I fail to see the difference between the two English sentence you wrote.
Can you please have an example, how second is any different?

In my example max_groups = 5, so group id must be from 0 to 4.
It can be any value.

In device and driver requirements, I will write the explicit line that it MUST be in this range.

> 
> 
> > The driver will honor the limit given to him.
> > The device will also naturally honor what it published to driver.
> > >
> > > > > > For example if the device supports only one group, it wont
> > > > > > implement
> > > > > ethtool ntuple and will chose only arfs as one example.
> > > > >
> > > > > Sounds like a contrived example why does device even expose flow
> > > > > steering then?
> > > > It is not contrived at all.
> > > >
> > > > A device may be support one or multiple groups.
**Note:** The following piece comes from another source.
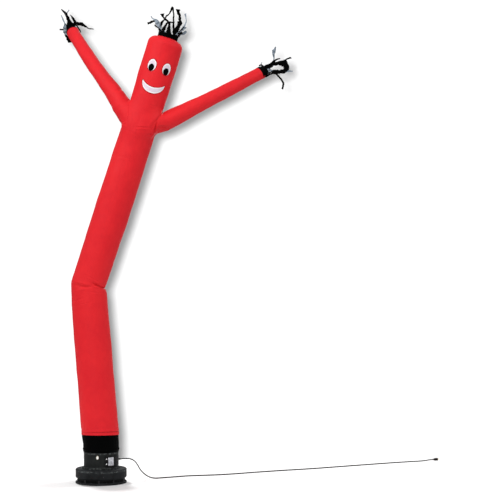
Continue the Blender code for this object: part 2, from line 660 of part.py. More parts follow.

Each group in the
> > > > OS has
> > > multiple users.
> > > > One group is enough for either ARFS or ethool but not both.
> > > > Two groups can allow ARFS and ethtool to co-exists.
> > > > 3 groups will allow in future to expose some queues to user apps.
> > >
> > > Oh I misunderstood.
> > > Then why would driver decide to force a decision to ARFS specifically?
> > > It will likely leave this to the user.
> > It is the driver implementation choice, For example:
> > if there is only one group, driver can choose to give strong preference, say for
> ARFS only.
> >
> > Or it can let it be on first come first usage, for example, if ethtool wants to
> use first, it will allow it, not letting ARFS to work.
> >
> 
> Practically, drivers are highly unlikely to make the choice.
It will make the choice when there is only one group available.

> That is why it is reasonable not to have checks in the driver if device is doing
> them anyway.
The groups particularly have the priority as well. So the check in device does not work.

> But OTOH if you want driver to do the checks then I don't see why we should
> also add them to device unless there's a good reason to.
> Less checks in devices -> cheaper simpler devices.
> 
The cheaper devices can always place UINT_32 max values and ignore any checking etc.

The check in the device will be done as it uses such an id for its own bookkeeping.